SitePoint Sponsor

User Tag List

Results 1 to 23 of 23
  1. #1
    SitePoint Enthusiast Cory R's Avatar
    Join Date
    Mar 2009
    Posts
    94
    Mentioned
    0 Post(s)
    Tagged
    0 Thread(s)

    jQuery Word Counter

    Code being used:

    Code:
    <script type="text/javascript">
    $('td.c_post').each(function () {
    var words = $(this).html().replace(/<blockquote>(.*?)<\/blockquote>/g, '').replace(/<div class="spoiler_toggle">(.*?)<\/div>/g, '').replace(/<div class="spoiler">(.*?)<\/div>/g, '').replace(/<br \/>/g, '').split(' ').length;
    $(this).append('<br /><br /><span class="word_count"><big><strong>' + words + '</strong> Words</big></span>');
    });
    </script>
    Here: http://s1.zetaboards.com/Cory/topic/4616513/

    See how it only counts each line when there is multiple lines, as the example shows in post #6, how do I prevent this and make it count all words? I'm using replace() so it won't count words in specific HTML elements and to remove the line breaks, and split() to remove the spaces so it will count all words, but it doesn't seem to be working correctly.

  2. #2
    Unobtrusively zen silver trophybronze trophy
    paul_wilkins's Avatar
    Join Date
    Jan 2007
    Location
    Christchurch, New Zealand
    Posts
    14,526
    Mentioned
    83 Post(s)
    Tagged
    3 Thread(s)
    I see that you're replacing <br /> but from what I see on the page, there is <br> too.
    You can deal with that issue by instead using:

    Code:
    .replace(/<br[ \/]*>/g, ' ')
    If you now look at the resulting text after it's split by a space, you'll find that you have:

    Code:
    ["
    Alpha", "Bravo
    Charlie
    Delta
    Echo", "Foxtrot", "Gamma
    "]
    The reason for this is that the newline characters aren't being split up. You can fix that by splitting using /\s/ instead, which is a regular expression for a white-space separator.

    Code:
    .split(/\s/)
    When you do that you'll then have:

    Code:
    ["", "Alpha", "Bravo", "Charlie", "Delta", "Echo", "Foxtrot", "Gamma", ""]
    So you need to trim things off first, before splitting it.
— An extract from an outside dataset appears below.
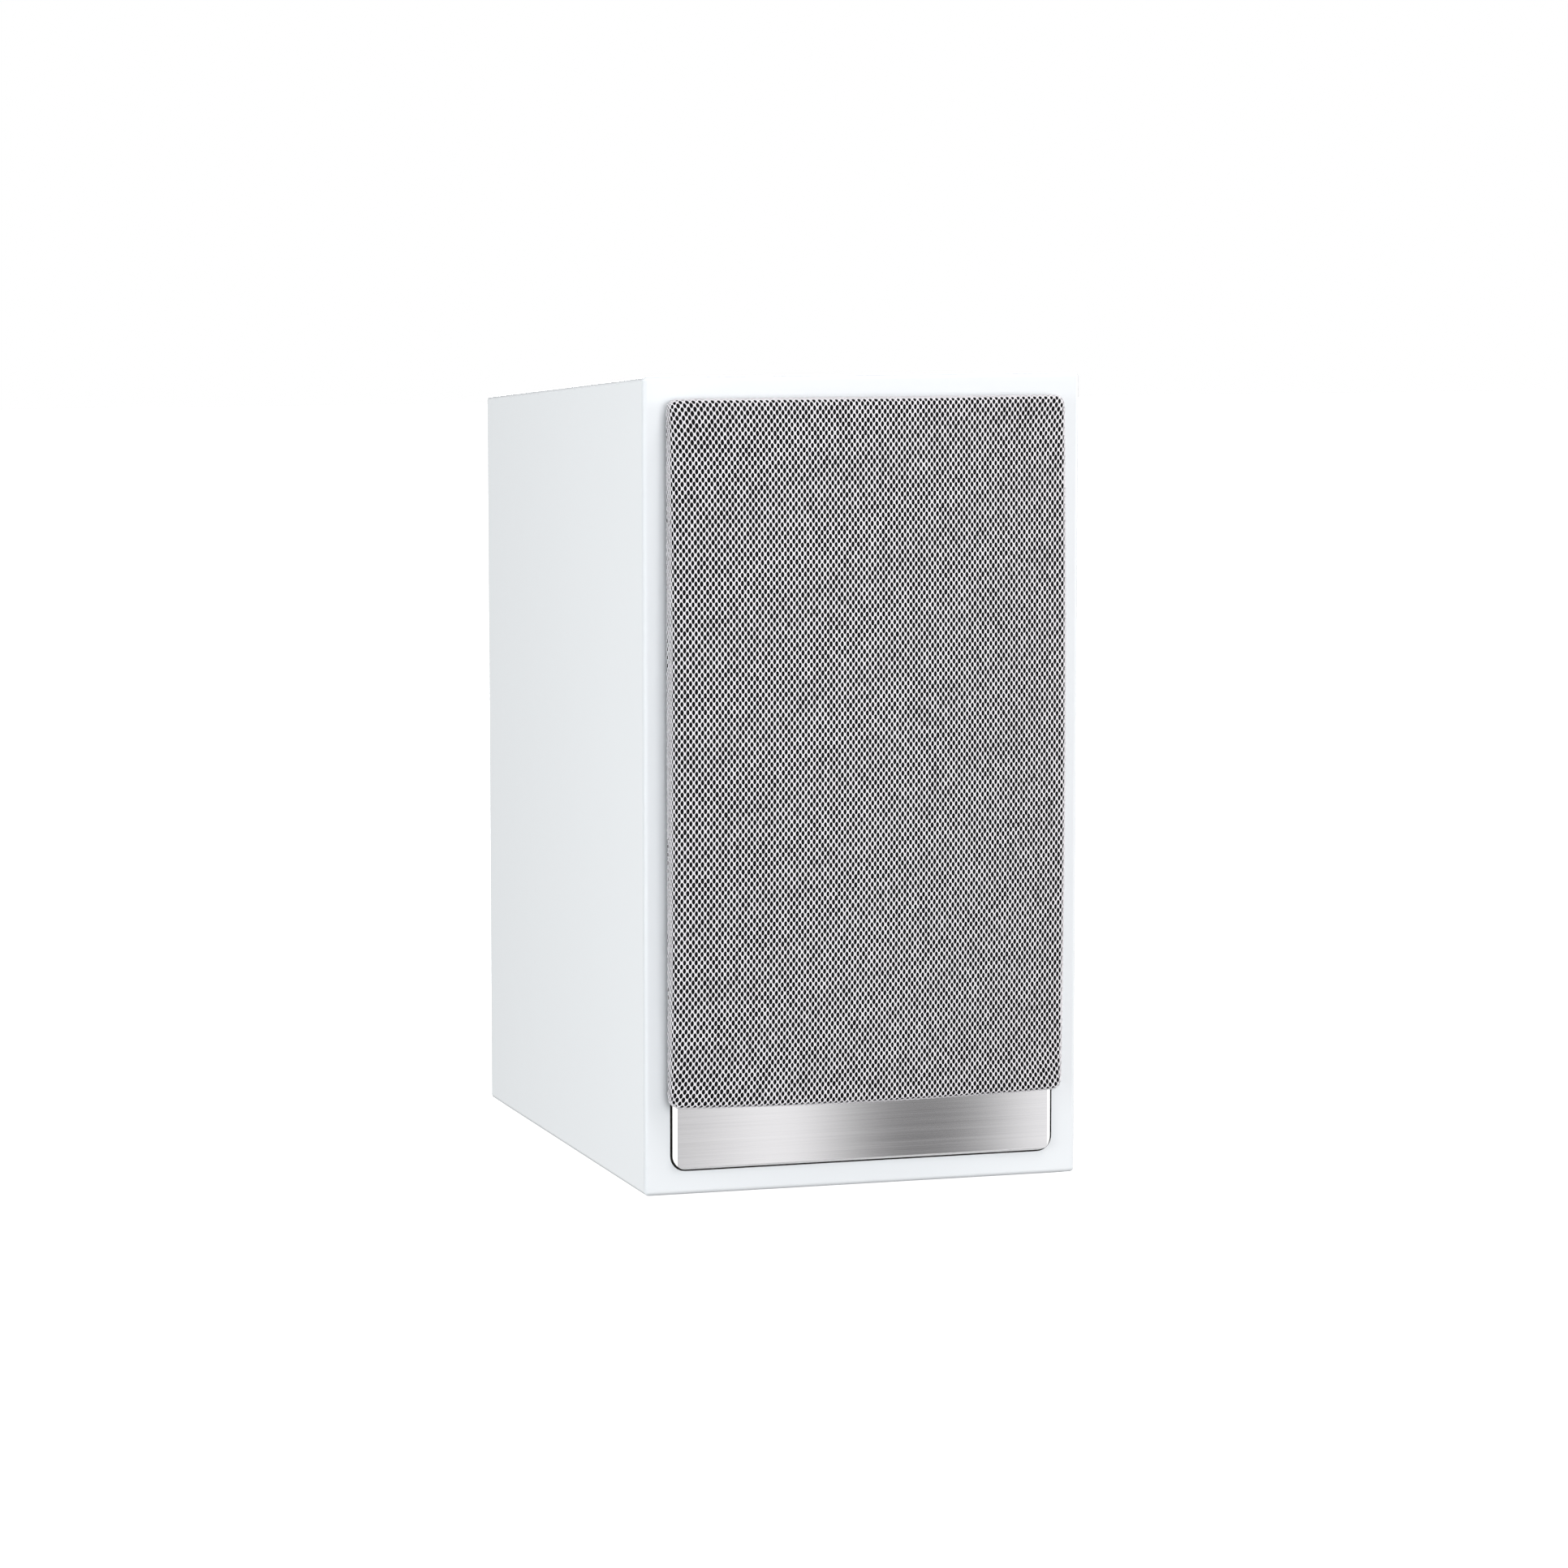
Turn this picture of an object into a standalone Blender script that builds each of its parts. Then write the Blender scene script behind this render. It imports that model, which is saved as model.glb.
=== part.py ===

    Here's a way of doing it, where you get the text first, and then rework it for the words.

    Code javascript:
    var text = $(this).html().replace(/<blockquote>(.*?)<\/blockquote>/g, '').replace(/<div class="spoiler_toggle">(.*?)<\/div>/g, '').replace(/<div class="spoiler">(.*?)<\/div>/g, '').replace(/<br[ \/]*>/g, ' '),
        words = $.trim(text).split(/\s/).length;

    That will give you a result of 7 words, which is correct for the example.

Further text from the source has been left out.